Task to carry out: Gather all lines in the entries that include the word "this".
____ Input rows
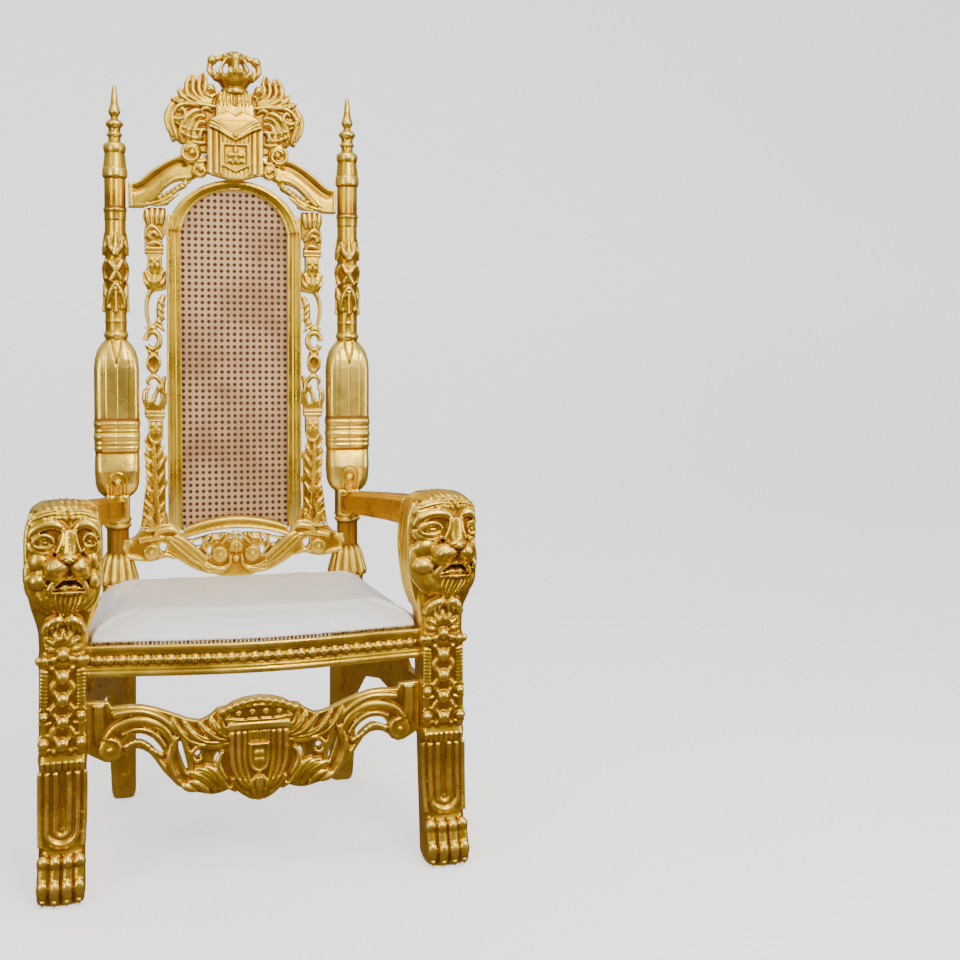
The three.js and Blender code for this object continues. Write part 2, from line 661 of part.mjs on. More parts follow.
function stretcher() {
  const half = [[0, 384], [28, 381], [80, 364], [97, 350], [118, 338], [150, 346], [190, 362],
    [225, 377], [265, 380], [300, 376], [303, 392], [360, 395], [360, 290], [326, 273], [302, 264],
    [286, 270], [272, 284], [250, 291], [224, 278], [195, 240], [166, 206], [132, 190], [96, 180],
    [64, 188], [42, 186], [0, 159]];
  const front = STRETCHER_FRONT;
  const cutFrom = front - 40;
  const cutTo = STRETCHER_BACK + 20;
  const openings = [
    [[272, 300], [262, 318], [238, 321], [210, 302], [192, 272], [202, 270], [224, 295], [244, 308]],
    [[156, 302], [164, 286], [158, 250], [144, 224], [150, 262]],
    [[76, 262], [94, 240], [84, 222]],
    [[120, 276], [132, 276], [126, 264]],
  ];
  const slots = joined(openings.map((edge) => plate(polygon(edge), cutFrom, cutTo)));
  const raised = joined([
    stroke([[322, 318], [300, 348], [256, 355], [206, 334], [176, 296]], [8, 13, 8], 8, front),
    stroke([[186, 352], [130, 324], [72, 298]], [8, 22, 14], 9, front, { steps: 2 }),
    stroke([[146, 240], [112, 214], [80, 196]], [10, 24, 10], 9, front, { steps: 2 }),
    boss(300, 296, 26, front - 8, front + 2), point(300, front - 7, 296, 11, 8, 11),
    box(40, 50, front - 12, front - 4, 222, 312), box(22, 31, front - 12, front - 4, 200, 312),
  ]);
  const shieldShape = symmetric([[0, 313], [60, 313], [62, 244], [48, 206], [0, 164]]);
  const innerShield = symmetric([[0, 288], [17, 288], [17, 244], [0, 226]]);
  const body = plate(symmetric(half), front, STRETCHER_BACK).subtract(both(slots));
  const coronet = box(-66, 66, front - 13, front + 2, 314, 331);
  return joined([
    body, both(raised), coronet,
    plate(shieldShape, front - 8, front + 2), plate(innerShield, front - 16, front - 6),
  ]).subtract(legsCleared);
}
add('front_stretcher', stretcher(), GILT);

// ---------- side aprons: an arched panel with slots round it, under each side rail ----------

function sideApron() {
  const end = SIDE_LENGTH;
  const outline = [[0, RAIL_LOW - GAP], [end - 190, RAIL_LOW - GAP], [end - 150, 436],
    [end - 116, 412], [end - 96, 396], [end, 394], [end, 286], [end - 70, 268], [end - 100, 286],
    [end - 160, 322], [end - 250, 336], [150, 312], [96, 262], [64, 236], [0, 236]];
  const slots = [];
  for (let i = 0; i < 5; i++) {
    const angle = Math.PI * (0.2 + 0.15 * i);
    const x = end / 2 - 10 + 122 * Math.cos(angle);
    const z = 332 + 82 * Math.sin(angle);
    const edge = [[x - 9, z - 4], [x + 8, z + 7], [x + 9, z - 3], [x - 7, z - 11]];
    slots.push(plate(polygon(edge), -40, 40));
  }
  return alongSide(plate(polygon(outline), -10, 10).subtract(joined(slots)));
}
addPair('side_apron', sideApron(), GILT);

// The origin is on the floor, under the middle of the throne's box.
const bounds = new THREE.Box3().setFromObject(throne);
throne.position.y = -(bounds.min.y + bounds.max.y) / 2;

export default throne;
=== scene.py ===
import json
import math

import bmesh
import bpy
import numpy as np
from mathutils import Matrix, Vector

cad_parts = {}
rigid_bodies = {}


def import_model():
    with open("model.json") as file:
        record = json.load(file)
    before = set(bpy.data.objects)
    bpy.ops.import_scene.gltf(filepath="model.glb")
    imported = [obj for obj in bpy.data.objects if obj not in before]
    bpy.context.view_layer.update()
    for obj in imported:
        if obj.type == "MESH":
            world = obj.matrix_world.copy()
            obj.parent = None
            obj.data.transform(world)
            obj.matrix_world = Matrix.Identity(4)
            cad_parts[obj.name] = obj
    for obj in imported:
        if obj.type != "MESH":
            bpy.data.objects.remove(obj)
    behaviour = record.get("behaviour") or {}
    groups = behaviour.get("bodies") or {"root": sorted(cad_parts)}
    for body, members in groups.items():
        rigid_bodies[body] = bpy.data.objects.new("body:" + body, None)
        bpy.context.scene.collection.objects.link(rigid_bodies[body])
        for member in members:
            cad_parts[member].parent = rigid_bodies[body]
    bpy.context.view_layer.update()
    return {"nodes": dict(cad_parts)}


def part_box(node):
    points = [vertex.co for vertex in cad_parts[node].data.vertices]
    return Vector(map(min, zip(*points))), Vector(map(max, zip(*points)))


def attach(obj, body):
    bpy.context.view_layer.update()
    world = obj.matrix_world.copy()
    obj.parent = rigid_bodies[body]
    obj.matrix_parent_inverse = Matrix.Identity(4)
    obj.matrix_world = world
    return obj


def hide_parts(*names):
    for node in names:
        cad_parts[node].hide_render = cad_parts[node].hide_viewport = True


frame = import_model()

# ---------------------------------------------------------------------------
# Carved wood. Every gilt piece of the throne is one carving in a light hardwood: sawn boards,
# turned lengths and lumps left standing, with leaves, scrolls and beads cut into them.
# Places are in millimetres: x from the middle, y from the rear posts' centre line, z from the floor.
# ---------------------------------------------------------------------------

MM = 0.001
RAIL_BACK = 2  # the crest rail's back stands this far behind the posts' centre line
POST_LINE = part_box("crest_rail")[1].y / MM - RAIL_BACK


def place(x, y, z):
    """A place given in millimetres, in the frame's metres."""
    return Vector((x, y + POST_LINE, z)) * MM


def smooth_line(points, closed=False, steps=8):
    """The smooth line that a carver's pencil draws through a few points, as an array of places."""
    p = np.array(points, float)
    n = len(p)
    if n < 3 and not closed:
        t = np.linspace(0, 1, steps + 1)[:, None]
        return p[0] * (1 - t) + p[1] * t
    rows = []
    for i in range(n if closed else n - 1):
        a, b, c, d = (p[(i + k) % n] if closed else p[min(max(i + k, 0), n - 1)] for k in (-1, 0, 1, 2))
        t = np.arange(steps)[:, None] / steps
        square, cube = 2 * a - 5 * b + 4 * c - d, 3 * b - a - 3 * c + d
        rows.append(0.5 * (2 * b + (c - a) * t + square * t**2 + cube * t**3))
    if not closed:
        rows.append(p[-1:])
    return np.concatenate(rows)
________
____ Input rows
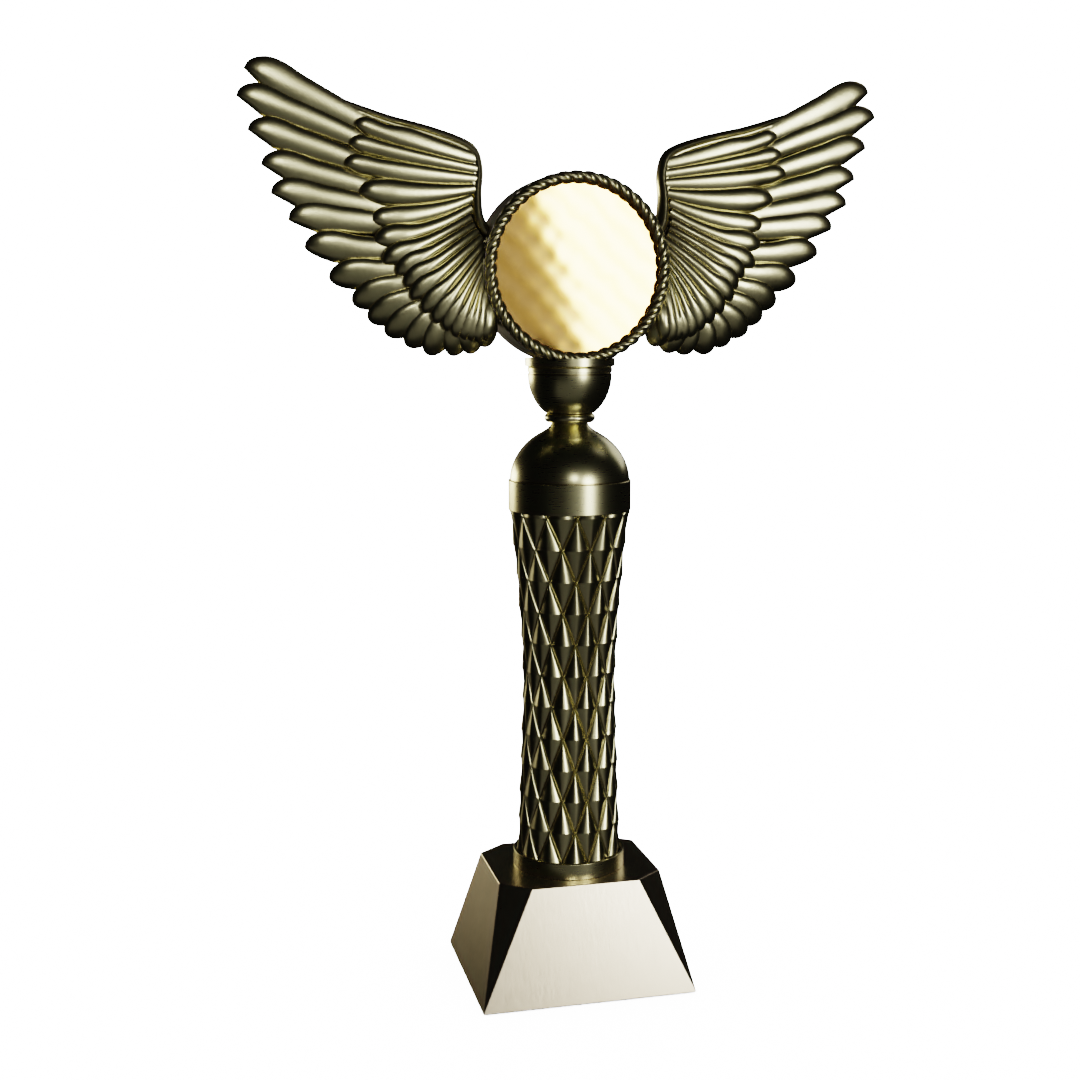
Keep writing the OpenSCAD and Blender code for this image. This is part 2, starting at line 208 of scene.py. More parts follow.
________
Exercise solution:
The three.js and Blender code for this object continues. Write part 2, from line 661 of part.mjs on. More parts follow.
RAIL_BACK = 2  # the crest rail's back stands this far behind the posts' centre line
Keep writing the OpenSCAD and Blender code for this image. This is part 2, starting at line 208 of scene.py. More parts follow.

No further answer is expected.